A Résumé of a Narcissist partner for you, Ladies

“Ladies, anyone out there looking for an uncaring ass to belittle and control you? Do you desire a man-child to care for day and night, with no appreciation or reciprocation? Do you hate thinking and speaking? [sign-up then to a narcissistic men’s dating site]” — Jen Coles
In this rather funny though exasperated tweet, I found something of a résumé of sorts that might help ladies of all ages in finding that man that knows how much of a blessing he is to the world just by breathing and blessing others in his simply being alive. Would you suffer me a little as I attempt to write this satire?
BELITTLING AND CONTROLLING
His belittling and controlling of you is his gift of growing you out of all silly sensitivity, for he knows that your empathy is a weakness, and he is toughening you up a little... well, actually, it’s a lot of toughening up he’s trying to do, because heck, he’s generous!
So, just please be grateful for small mercies, in that at least he’s taking some time to talk with you, isn’t he? He’s being honest with you, isn’t he? Even if it does feel cruel, especially when he does it in such a way to feign that he cares, isn’t it true that what doesn’t kill you makes you stronger? Now, be thankful for the investment he’s making into you!
Sorry, the above description failed for the fact we didn’t sing the virtues of his controlling you. Here goes! The fact that he won’t let you have control over your own life shows how MUCH he loves you.

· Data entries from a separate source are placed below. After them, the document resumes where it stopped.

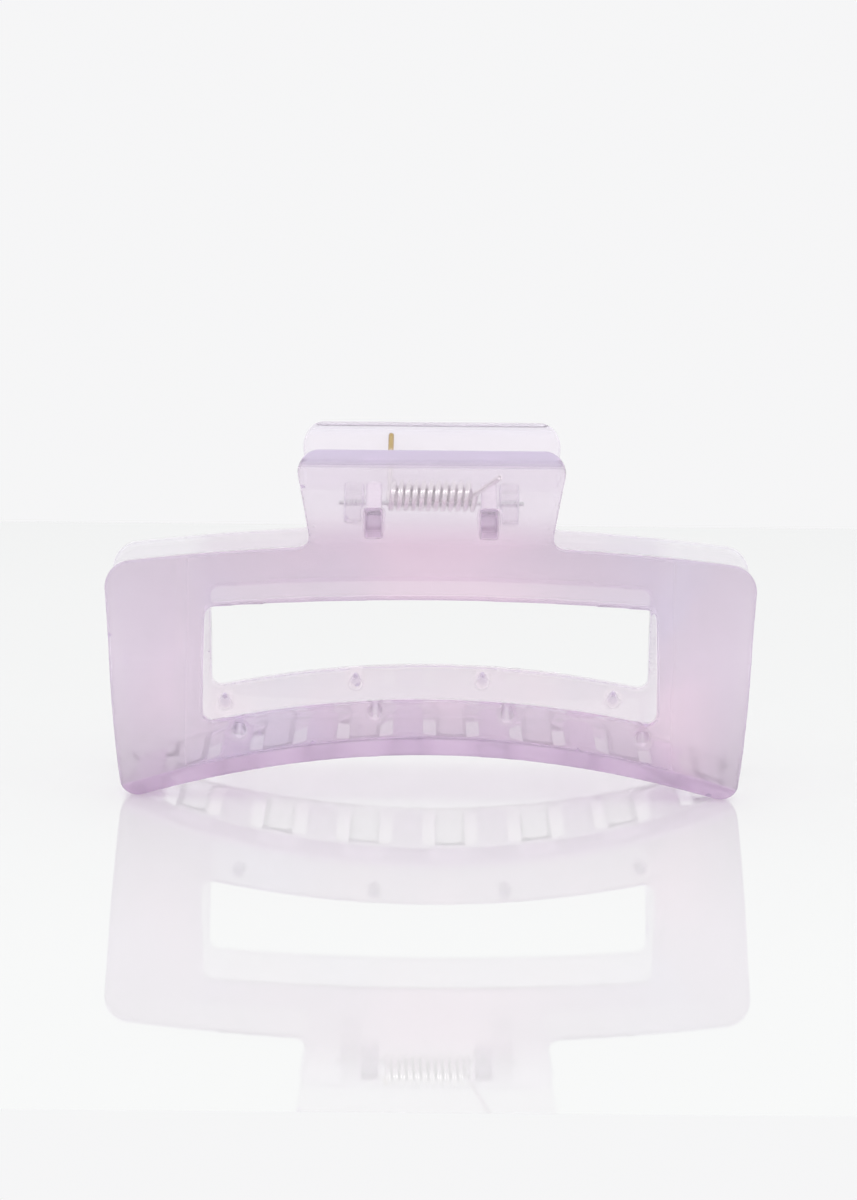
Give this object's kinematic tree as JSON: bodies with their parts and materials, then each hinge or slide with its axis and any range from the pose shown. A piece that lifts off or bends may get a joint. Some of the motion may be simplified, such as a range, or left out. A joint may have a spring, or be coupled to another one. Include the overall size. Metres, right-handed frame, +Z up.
{
  "type": "hair claw clip",
  "caption": "Rectangular open-frame hair claw clip: two curved window jaws with interleaved fingers, hinged on a sprung pin.",
  "frame": {"origin": "middle of the clip's footprint, on the surface that it stands on", "axes": "+X along the hinge pin and the clip's length, +Y from the front jaw to the back jaw, +Z up to the grips"},
  "size_m": [0.105, 0.0468, 0.0572],
  "materials": {
    "lilac_plastic": "milky translucent lilac acetate-like plastic with soft pink and pearl clouds, polished",
    "pin_steel": "drawn steel wire",
    "spring_wire": "pale gold plated spring wire"
  },
  "bodies": {
    "back": {"back_jaw": "lilac_plastic", "hinge_pin": "pin_steel", "torsion_spring": "spring_wire"},
    "front": {"front_jaw": "lilac_plastic"}
  },
  "joints": [
    {"name": "jaw_hinge", "type": "hinge", "parent": "back", "child": "front", "pos_m": [0, 0, 0.047], "axis": [-1, 0, 0], "range_deg": [0, 80], "stiffness_Nm_per_rad": 0.08, "springref_deg": -68.75, "deforming": ["torsion_spring"]}
  ]
}
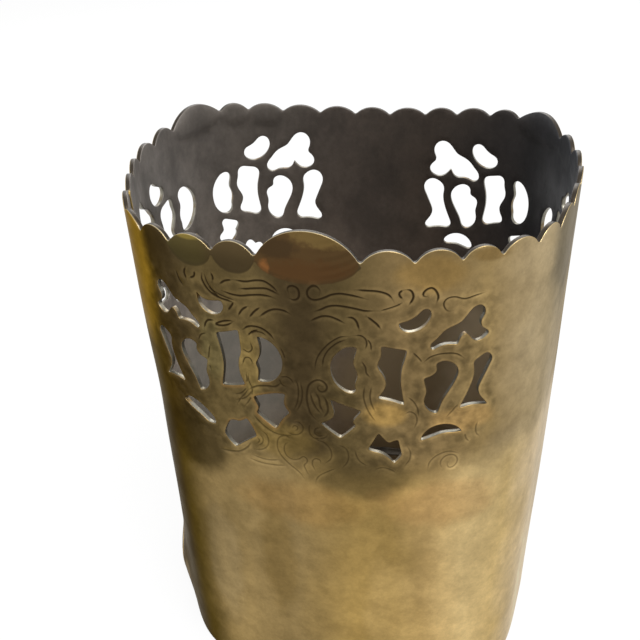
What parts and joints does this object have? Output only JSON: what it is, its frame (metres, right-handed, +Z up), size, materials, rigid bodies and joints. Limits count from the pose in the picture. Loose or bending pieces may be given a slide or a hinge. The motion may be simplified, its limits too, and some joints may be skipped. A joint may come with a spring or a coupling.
{
  "type": "cup holder",
  "caption": "Open sleeve of aged sheet brass with a scalloped rim and pierced, chased scroll panels, bent to a rounded square plan, with a soldered floor for a drinking glass to stand on",
  "frame": {"origin": "on the surface it stands on, under the middle of the sleeve's plan box, in the underside of the floor plate", "axes": "+Z up along the sleeve, -Y out of the front pierced panel, +X to the right of someone who faces that panel"},
  "size_m": [0.0748, 0.068, 0.0928],
  "materials": {
    "aged_brass": "satin, aged outside to olive and brown, darkened inside",
    "braze_metal": "filed flush, satin",
    "dark_brass": "oxidised, dull",
    "soft_solder": "dull grey, slightly lumpy"
  },
  "bodies": {
    "root": {"pierced_sleeve": "aged_brass", "seam_braze": "braze_metal", "floor_plate": "dark_brass", "floor_solder": "soft_solder"}
  },
  "joints": []
}
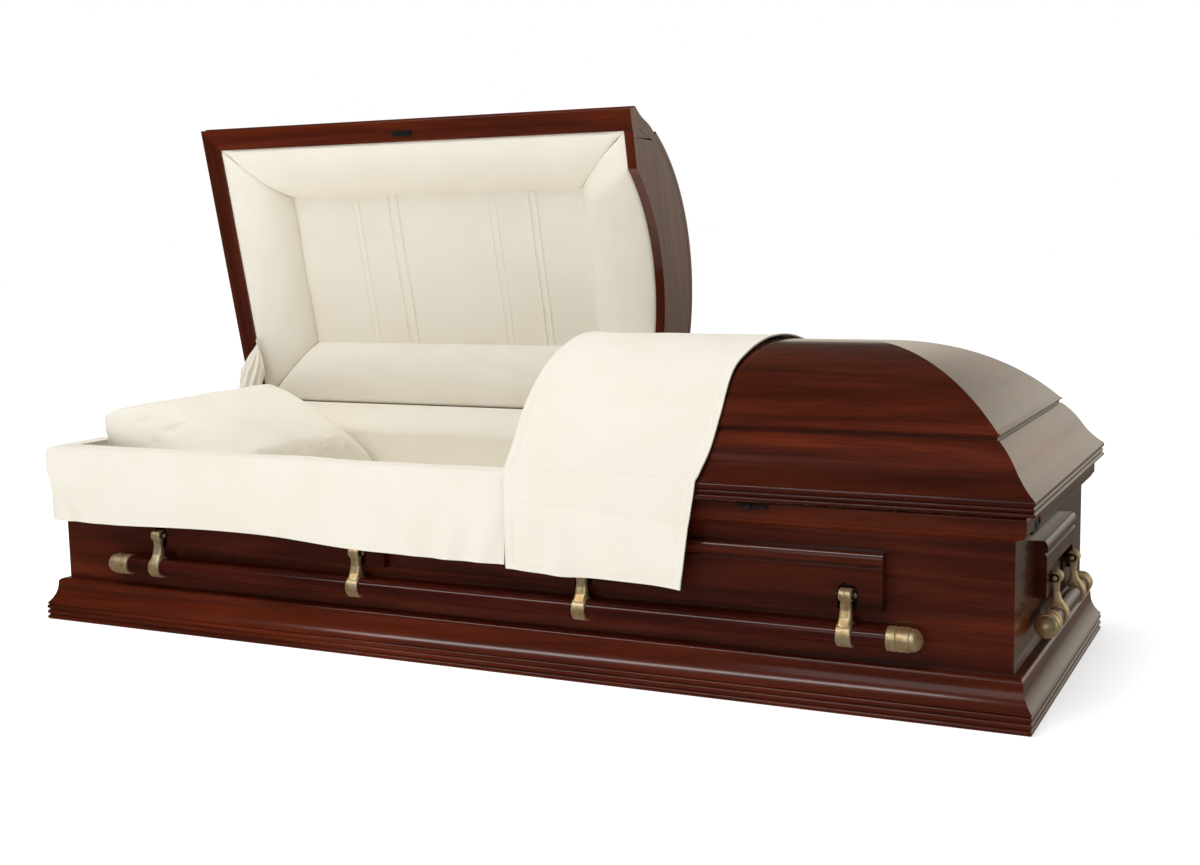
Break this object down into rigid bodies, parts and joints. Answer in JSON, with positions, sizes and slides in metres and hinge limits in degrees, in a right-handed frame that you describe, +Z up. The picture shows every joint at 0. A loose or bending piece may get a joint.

Now, he cannot bear for you to think independently because he’s that committed to the bondage between you both, which is something he’s given his whole life and no end of commitment to achieving. That’s how MUCH he loves you. He won’t allow you to be controlled by just anyone. It just must be him that does it, just to show you how infatuated he is about this bond between you both that shall remain until your death do you part!
HIM BEING THE PROPER MAN-CHILD FOR YOU TO CARE FOR
Okay, now we’ve done belittling and controlling, we can move on to him being the man-child you’ve always wanted to complete you.
He’s someone you’ve always wanted to dote over, who can train you in how to look after kids before you have them, and who will be someone who will keep you in tune after you have them.
He will properly exasperate both you and the children and this will teach you patience, which is a fruit of the Spirit, and so therefore he’s sanctifying you! He cares that much for your holiness that he won’t allow you to be waited on.
He knows that if he shows you any appreciation that you won’t grow through the blessed hardship he’s only too well pleased to provide you with. And for him to reciprocate would defeat the purpose of him being in your life. He believes steadfastly in being consistent so at least you always know where you stand—most definitively as his unequal.
HATING THINKING AND SPEAKING
This brings me to hating thinking and speaking. Isn’t is a relief that he won’t require you to think and speak. He’s saving you from using your pretty brain. He’s keeping you from using your precious effort. And you’re saved from potentially being wrong, which he most assuredly will point out for you, just so you don’t stay wrong, for that would be a travesty. He comes determined to fix you!
Just think of all those wearying thoughts you no longer need to think. Imagine all those words you’ll forget you said, if you needed to say them. Well, now you know you don’t need to say them. They can’t be that important if they’ve coming out of your mouth. And envisage, for your benefit, if he doesn’t need to correct what you say, he won’t need to gaslight you! That saves him AND you!
~
This is obviously satirical look at what a narcissistic male might aspire to within the realm of marriage. Very sadly, this is precisely what some men think in approaching relationships with women.
There are certainly narcissistic women who lord it over their men. I want to acknowledge that fact for the men out there who deserve better.
~
The résumé of a worthy partner includes treating their partner with respect, controlling nobody, being responsible for his/her own care as well as being willing and able to care for others, and appreciating and valuing the thoughts, words and deeds of their partner and others.